• Data lines:
'''

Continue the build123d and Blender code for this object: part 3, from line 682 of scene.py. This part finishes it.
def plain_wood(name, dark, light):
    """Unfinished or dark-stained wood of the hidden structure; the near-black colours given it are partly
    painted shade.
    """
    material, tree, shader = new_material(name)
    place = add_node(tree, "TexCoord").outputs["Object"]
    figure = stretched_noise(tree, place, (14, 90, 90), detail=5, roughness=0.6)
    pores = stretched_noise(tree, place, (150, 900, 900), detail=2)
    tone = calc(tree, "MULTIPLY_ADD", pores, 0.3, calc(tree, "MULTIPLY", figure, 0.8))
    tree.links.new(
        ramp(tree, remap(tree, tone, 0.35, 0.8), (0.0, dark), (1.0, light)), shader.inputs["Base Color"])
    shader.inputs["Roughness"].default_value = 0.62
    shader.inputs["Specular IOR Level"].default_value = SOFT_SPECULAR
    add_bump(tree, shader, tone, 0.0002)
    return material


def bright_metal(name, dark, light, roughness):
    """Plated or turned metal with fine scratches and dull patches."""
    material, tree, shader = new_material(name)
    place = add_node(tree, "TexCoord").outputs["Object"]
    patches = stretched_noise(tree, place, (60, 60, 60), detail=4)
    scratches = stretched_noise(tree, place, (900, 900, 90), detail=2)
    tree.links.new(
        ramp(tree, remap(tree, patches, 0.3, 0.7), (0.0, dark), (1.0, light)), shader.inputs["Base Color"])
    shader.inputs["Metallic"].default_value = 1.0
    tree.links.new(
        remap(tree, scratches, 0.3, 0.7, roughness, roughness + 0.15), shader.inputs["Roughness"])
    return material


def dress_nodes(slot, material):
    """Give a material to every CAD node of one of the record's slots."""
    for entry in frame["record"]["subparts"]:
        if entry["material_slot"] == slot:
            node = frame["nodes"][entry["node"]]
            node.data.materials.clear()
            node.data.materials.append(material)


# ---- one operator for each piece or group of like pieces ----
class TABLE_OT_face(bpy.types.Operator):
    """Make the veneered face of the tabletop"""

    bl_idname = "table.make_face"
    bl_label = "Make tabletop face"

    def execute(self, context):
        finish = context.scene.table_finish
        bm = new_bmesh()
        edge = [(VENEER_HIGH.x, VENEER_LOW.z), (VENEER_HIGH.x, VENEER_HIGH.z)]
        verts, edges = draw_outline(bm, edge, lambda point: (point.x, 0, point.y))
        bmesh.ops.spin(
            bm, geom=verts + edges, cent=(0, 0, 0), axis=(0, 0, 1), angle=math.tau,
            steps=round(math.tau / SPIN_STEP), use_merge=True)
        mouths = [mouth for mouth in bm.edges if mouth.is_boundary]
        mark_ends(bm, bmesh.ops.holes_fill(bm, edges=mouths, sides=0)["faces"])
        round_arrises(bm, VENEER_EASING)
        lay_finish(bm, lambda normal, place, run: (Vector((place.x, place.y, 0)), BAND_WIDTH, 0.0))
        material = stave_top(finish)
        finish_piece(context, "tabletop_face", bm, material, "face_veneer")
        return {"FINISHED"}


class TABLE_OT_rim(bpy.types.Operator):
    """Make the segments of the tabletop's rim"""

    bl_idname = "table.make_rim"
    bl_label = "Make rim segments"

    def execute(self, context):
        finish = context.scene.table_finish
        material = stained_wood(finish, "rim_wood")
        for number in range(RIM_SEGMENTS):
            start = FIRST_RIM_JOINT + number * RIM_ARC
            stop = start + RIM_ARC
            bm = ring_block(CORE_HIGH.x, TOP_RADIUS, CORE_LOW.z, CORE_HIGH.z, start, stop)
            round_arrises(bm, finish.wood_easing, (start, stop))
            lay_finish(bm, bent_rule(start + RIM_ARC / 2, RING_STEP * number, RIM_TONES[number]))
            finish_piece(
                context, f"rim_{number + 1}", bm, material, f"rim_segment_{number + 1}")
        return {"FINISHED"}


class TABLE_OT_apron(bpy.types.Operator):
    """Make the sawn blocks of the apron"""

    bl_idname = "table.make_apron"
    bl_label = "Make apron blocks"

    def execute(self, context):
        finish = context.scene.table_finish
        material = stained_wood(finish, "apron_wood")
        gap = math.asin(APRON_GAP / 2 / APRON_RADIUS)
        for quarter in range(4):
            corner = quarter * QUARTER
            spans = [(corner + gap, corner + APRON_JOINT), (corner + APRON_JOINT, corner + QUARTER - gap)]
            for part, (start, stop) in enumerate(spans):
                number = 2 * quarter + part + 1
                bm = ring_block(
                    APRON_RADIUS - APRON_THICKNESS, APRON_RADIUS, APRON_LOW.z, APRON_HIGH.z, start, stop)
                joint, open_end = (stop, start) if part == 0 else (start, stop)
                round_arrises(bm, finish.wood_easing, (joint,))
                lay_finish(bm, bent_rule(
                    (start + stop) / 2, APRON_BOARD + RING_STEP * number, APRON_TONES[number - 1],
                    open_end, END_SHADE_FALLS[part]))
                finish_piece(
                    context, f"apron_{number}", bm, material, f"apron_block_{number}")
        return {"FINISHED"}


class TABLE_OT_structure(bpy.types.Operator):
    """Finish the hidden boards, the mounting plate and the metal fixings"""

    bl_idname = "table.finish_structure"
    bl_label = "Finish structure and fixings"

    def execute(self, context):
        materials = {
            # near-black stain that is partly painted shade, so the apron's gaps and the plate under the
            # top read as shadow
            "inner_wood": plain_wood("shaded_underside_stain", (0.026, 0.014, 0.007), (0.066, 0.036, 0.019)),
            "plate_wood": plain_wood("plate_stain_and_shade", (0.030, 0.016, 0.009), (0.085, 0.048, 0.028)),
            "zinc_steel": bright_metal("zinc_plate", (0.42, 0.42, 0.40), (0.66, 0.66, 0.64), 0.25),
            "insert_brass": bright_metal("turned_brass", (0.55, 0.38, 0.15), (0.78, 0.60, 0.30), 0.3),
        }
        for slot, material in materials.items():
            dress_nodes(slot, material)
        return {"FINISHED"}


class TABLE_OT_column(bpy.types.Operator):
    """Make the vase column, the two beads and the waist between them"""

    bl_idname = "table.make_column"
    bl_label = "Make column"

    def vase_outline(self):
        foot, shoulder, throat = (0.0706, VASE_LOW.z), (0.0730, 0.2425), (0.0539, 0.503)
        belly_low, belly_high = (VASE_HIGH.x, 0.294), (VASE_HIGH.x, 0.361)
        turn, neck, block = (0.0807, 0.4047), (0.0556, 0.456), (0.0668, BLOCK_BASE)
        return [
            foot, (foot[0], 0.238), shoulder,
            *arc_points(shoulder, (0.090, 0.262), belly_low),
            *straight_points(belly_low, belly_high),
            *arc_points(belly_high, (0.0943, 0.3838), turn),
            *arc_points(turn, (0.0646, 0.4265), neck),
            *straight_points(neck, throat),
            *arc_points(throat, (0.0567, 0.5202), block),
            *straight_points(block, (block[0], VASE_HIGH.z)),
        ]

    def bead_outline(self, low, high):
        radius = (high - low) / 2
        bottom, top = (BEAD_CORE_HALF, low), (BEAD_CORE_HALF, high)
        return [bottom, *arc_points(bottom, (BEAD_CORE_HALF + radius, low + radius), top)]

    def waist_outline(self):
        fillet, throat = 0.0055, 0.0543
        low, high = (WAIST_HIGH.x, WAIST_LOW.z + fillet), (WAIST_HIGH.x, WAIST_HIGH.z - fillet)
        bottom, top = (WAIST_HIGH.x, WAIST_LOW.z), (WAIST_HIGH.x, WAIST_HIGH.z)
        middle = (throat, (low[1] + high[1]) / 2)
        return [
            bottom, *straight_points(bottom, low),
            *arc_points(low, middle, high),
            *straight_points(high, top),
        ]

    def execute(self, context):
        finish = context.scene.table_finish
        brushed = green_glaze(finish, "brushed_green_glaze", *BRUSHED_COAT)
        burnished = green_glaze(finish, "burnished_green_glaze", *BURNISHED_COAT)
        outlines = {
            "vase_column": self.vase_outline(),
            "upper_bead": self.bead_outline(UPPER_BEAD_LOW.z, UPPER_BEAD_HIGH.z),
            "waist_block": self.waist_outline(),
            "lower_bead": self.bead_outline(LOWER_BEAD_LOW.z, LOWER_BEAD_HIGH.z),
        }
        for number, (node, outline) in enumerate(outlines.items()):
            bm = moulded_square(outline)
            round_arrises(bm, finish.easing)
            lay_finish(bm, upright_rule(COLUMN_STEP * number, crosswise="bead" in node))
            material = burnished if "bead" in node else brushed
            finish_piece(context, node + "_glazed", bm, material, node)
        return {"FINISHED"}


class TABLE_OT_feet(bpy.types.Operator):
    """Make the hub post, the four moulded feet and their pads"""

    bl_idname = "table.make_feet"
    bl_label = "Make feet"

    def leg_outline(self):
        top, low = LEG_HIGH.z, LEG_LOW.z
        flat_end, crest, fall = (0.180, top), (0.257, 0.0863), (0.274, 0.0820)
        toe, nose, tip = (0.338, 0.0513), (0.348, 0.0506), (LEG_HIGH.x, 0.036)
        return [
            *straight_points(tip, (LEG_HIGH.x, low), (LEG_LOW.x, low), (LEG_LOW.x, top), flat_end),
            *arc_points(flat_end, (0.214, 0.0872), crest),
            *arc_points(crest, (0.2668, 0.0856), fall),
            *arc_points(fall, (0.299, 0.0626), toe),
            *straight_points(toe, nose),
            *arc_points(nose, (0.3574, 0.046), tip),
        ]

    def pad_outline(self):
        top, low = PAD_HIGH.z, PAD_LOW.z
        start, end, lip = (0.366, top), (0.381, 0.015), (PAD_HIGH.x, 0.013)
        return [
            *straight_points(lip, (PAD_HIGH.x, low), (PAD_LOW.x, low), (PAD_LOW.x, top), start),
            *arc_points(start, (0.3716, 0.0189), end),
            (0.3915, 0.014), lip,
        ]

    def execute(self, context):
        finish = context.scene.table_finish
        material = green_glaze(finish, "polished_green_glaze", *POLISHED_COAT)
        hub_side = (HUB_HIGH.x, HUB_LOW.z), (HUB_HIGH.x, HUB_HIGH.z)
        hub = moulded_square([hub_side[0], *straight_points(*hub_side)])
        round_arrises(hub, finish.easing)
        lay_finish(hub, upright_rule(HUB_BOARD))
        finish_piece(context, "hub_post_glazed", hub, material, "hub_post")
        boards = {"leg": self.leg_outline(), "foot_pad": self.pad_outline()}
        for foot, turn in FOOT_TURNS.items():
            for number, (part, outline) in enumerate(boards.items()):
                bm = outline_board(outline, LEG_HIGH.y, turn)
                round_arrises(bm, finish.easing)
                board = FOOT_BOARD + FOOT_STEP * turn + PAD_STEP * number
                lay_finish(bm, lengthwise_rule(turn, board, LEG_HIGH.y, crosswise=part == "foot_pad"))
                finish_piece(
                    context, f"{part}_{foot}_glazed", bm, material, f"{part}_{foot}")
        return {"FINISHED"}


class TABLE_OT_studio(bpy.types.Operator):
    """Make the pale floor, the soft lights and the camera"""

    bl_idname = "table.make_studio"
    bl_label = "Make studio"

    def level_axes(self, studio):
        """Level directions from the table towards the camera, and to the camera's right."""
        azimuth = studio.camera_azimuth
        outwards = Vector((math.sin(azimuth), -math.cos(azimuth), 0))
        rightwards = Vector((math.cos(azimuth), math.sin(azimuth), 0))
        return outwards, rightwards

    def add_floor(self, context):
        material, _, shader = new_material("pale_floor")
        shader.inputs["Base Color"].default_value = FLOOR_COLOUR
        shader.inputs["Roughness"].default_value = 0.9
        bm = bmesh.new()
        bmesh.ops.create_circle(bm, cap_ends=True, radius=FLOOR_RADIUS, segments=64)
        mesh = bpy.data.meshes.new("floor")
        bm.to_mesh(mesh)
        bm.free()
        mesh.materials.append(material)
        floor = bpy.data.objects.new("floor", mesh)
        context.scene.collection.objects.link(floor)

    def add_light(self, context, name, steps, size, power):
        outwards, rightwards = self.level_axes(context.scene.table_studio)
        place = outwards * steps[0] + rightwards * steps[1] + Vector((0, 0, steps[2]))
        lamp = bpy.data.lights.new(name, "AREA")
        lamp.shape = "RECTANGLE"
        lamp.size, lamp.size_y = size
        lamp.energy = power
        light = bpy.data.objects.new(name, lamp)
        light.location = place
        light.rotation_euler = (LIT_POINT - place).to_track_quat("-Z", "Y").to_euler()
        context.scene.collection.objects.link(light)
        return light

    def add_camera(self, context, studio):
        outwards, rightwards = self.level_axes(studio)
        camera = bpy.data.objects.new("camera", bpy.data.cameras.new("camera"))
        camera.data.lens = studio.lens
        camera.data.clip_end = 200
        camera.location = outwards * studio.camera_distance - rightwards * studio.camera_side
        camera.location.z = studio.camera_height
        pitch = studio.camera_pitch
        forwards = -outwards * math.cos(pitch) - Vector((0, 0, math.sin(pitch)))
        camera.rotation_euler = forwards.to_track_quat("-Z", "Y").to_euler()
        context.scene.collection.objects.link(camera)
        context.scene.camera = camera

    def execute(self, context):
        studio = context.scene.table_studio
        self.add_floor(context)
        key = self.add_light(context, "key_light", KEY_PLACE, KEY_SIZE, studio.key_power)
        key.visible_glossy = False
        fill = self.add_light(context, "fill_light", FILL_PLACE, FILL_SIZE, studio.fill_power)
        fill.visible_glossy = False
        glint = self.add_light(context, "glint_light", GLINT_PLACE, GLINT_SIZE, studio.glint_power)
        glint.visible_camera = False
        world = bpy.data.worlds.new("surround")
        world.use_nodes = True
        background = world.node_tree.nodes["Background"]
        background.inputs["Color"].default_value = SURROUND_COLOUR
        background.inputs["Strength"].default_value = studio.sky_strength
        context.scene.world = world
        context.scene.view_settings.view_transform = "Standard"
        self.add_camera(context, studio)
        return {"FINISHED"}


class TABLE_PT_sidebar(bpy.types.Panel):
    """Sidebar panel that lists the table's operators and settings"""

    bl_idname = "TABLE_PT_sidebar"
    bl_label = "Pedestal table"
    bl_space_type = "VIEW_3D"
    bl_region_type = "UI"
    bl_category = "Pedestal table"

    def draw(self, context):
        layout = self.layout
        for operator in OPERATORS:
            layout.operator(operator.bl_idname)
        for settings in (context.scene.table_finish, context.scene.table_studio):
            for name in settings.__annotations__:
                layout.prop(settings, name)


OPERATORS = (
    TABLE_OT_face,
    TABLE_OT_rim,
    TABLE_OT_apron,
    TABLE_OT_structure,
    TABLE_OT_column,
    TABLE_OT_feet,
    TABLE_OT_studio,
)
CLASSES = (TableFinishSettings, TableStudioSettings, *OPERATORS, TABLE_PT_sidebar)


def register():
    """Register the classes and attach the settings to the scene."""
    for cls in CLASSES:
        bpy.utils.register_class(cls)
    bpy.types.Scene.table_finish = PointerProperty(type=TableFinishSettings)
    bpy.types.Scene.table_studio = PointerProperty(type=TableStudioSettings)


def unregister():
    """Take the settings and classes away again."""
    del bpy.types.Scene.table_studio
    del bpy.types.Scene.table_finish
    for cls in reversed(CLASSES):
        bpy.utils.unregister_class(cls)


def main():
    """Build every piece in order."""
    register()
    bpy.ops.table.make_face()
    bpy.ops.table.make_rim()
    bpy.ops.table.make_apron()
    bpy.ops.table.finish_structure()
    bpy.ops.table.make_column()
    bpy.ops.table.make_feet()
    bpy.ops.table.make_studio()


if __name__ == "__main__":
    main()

'''

• Exercise directions: Which lines in the listing above hold the word "from"? Show each of them.

• Result:
Continue the build123d and Blender code for this object: part 3, from line 682 of scene.py. This part finishes it.
        """Level directions from the table towards the camera, and to the camera's right."""